Output every line below without omitting or altering anything.

————

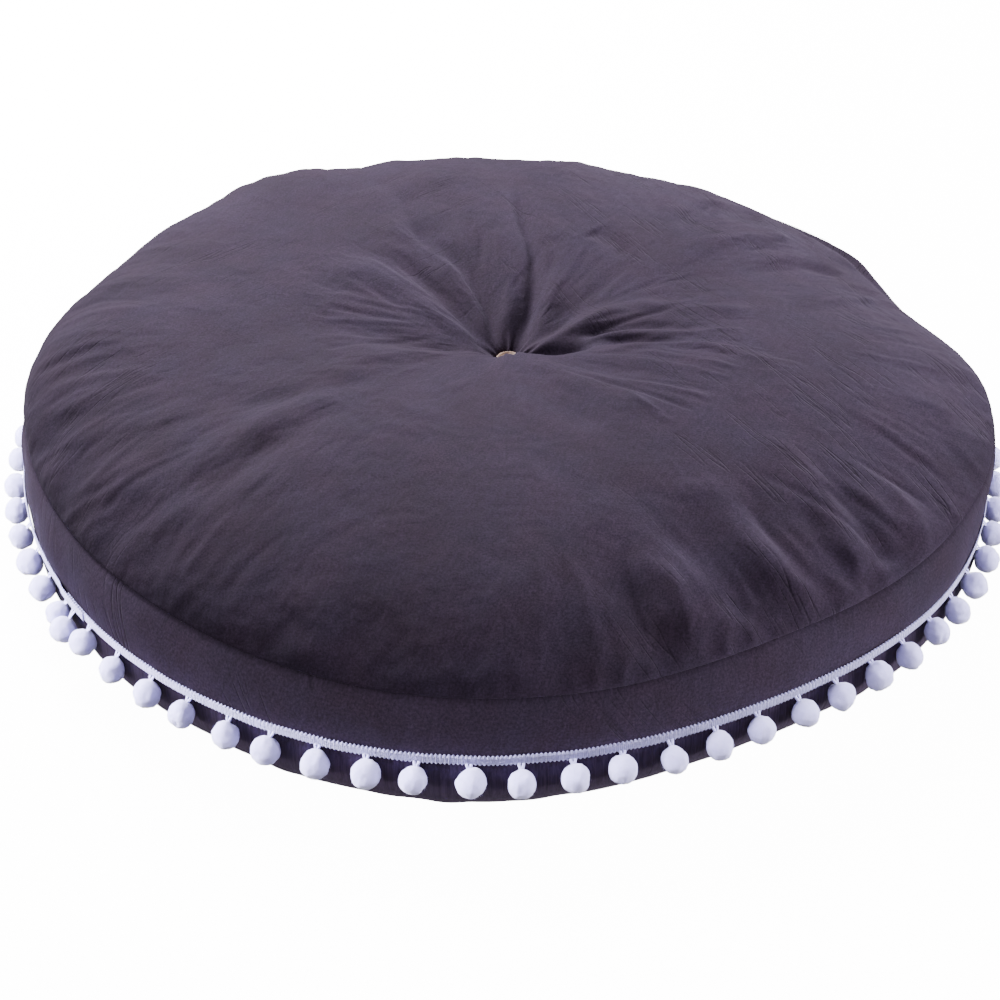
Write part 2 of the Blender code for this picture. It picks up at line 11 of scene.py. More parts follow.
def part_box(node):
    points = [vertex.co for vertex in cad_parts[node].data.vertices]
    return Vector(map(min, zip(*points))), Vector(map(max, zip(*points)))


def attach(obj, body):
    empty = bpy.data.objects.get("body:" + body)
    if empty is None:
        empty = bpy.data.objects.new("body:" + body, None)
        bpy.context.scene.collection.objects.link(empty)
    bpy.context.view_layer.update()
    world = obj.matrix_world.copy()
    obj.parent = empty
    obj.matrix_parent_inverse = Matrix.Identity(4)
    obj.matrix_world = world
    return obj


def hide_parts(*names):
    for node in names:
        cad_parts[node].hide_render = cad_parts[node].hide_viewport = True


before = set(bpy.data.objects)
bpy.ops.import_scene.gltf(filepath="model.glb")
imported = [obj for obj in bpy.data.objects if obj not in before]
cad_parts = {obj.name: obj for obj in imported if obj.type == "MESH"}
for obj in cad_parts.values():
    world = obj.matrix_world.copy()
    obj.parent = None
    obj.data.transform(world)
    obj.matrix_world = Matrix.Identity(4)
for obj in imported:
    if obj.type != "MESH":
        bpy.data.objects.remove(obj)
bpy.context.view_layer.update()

# Sizes taken from the frame, in metres

top_low, top_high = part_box("cover_top_panel")
bottom_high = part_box("cover_bottom_panel")[1]
SEAM_UP_R = top_high.x
SEAM_UP_Z = top_low.z
SEAM_LOW_R = bottom_high.x
SEAM_LOW_Z = bottom_high.z
button_low, button_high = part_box("button_top")
under_low, under_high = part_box("button_bottom")
BUTTON_R = button_high.x
TOP_SEAT_Z = button_low.z - 0.0003
BOTTOM_SEAT_Z = under_high.z + 0.0003

# The crown and the underside, as in the CAD
CROWN_RISE = 0.068
CROWN_POWER = 2.6
CROWN_EDGE = 0.58
TUFT_SPREAD = 0.100
TUFT_POWER = 0.85
CONTACT_INSET = 0.040
TUFT_LIFT_R = 0.130
BAND_BULGE = 0.003
HOLE_STEP = 0.0022  # from a button's centre to a hole, along X and along Y
ZIP_SLOT = 0.0070
ZIP_FROM_DEG, ZIP_TO_DEG = 40.16, 139.84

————

## Final answer
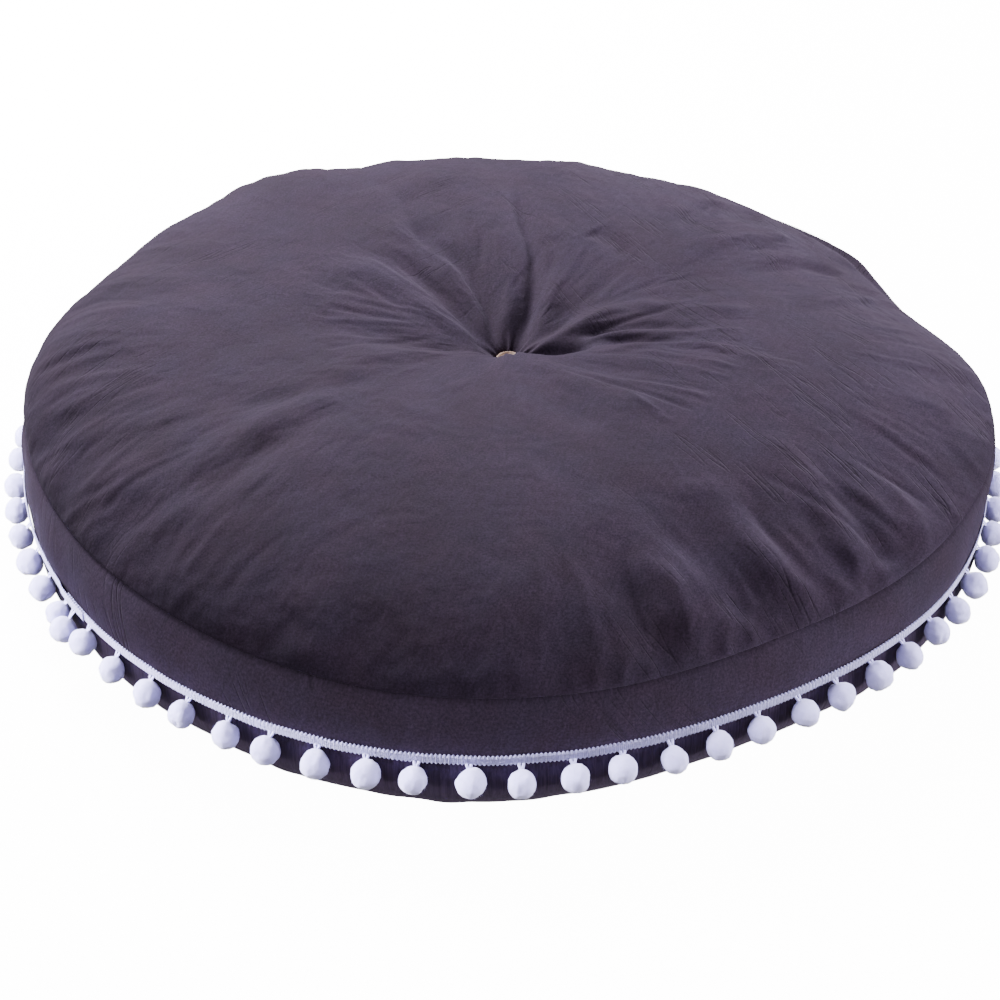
Write part 2 of the Blender code for this picture. It picks up at line 11 of scene.py. More parts follow.
def part_box(node):
    points = [vertex.co for vertex in cad_parts[node].data.vertices]
    return Vector(map(min, zip(*points))), Vector(map(max, zip(*points)))


def attach(obj, body):
    empty = bpy.data.objects.get("body:" + body)
    if empty is None:
        empty = bpy.data.objects.new("body:" + body, None)
        bpy.context.scene.collection.objects.link(empty)
    bpy.context.view_layer.update()
    world = obj.matrix_world.copy()
    obj.parent = empty
    obj.matrix_parent_inverse = Matrix.Identity(4)
    obj.matrix_world = world
    return obj


def hide_parts(*names):
    for node in names:
        cad_parts[node].hide_render = cad_parts[node].hide_viewport = True


before = set(bpy.data.objects)
bpy.ops.import_scene.gltf(filepath="model.glb")
imported = [obj for obj in bpy.data.objects if obj not in before]
cad_parts = {obj.name: obj for obj in imported if obj.type == "MESH"}
for obj in cad_parts.values():
    world = obj.matrix_world.copy()
    obj.parent = None
    obj.data.transform(world)
    obj.matrix_world = Matrix.Identity(4)
for obj in imported:
    if obj.type != "MESH":
        bpy.data.objects.remove(obj)
bpy.context.view_layer.update()

# Sizes taken from the frame, in metres

top_low, top_high = part_box("cover_top_panel")
bottom_high = part_box("cover_bottom_panel")[1]
SEAM_UP_R = top_high.x
SEAM_UP_Z = top_low.z
SEAM_LOW_R = bottom_high.x
SEAM_LOW_Z = bottom_high.z
button_low, button_high = part_box("button_top")
under_low, under_high = part_box("button_bottom")
BUTTON_R = button_high.x
TOP_SEAT_Z = button_low.z - 0.0003
BOTTOM_SEAT_Z = under_high.z + 0.0003

# The crown and the underside, as in the CAD
CROWN_RISE = 0.068
CROWN_POWER = 2.6
CROWN_EDGE = 0.58
TUFT_SPREAD = 0.100
TUFT_POWER = 0.85
CONTACT_INSET = 0.040
TUFT_LIFT_R = 0.130
BAND_BULGE = 0.003
HOLE_STEP = 0.0022  # from a button's centre to a hole, along X and along Y
ZIP_SLOT = 0.0070
ZIP_FROM_DEG, ZIP_TO_DEG = 40.16, 139.84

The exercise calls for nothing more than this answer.